LA CRESCENTA — Work on clearing out debris catch basins and flood-control channels kicked into high gear this week as government agencies raced against the clock, preparing the barren hillsides against a wet winter.
Crews began excavating eight debris catch basins along the foothills above La Crescenta and La Cañada Flintridge, left vulnerable to mudflows and runoff when the Station fire stripped the hills of vegetation.
Dirt-hauling trucks and heavy equipment will be a fixture at sites like the Dunsmore debris basin at Deukmejian Wilderness Park for the next four weeks, said Art Vander Vis, engineer for the Los Angeles County Department of Public Works Flood Maintenance Division.
Even after the catch basins are cleared out, crews will be standing by to excavate material as soon as new debris reaches 5% of the basins’ capacity, Vander Vis said.
“We’re going to be very busy this winter,” he said.
The debris basins are part of a larger plan to shore up the hillsides, including building barriers to divert rain and mud, and working with the U.S. Geological Survey and U.S. Forest Service to develop a map of particularly vulnerable areas.
Sandbags will also be available to residents at local fire stations.
And on Wednesday, the Small Business Administration announced plans to open a temporary assistance center in Montrose where property and small-business owners affected by the Station fire can apply for federal disaster loans.
The assistance center, to be at 2937 Honolulu Ave., opens Friday and will remain open as long as there is a need, said spokesman William Koontz .
“Even though the U.S. Small Business Administration has business in its name, we are the federal government’s primary source of disaster funding for individuals like you and me,” Koontz said. “Homeowners and renters are eligible for disaster loan assistance if they have suffered a loss in these fires.”
The Station fire, which continues to burn in remote parts of the San Gabriel Mountains, has destroyed or damaged 102 residential structures and 48 commercial properties, according to the U.S. Forest Service. Most of the property damage occurred in Tujunga Canyon and Acton.
Property owners who suffered serious losses due to the fire can apply for federal loans of up to $200,000, Koontz said, with interest rates as low as 2.75%. The loans can also cover garages, gazebos and pool houses, as well as landscaping.
Renters can also apply for loans of up to $40,000, he added, to help cover the loss of personal possessions, such as a car. And business owners affected by the fire can apply for loans of up to $2 million.
“I’m sure there’s going to be a lot of need for this as the rainy season comes upon us, so this is good news,” Crescenta Valley Town Council President Steve Pierce said.
The Small Business Administration has already issued 40 applications to property and business owners affected by the Station fire, Koontz said, and about a dozen of those are being processed.

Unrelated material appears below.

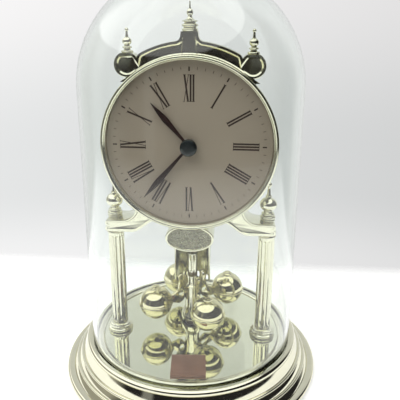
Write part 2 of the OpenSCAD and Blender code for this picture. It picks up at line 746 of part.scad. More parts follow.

The application filing deadline is Nov. 13 for homeowners and June 14 for business owners.
The Station fire was expected to be fully contained Thursday night, but officials warned that dry conditions and high temperatures left open the possibility of flare-ups and delayed containment.
The first of a series of public meetings for homeowners concerned about the effects of the forecasted El Niño winter is at 10 a.m. Saturday at the Center for Spiritual Living, 4845 Dunsmore Ave.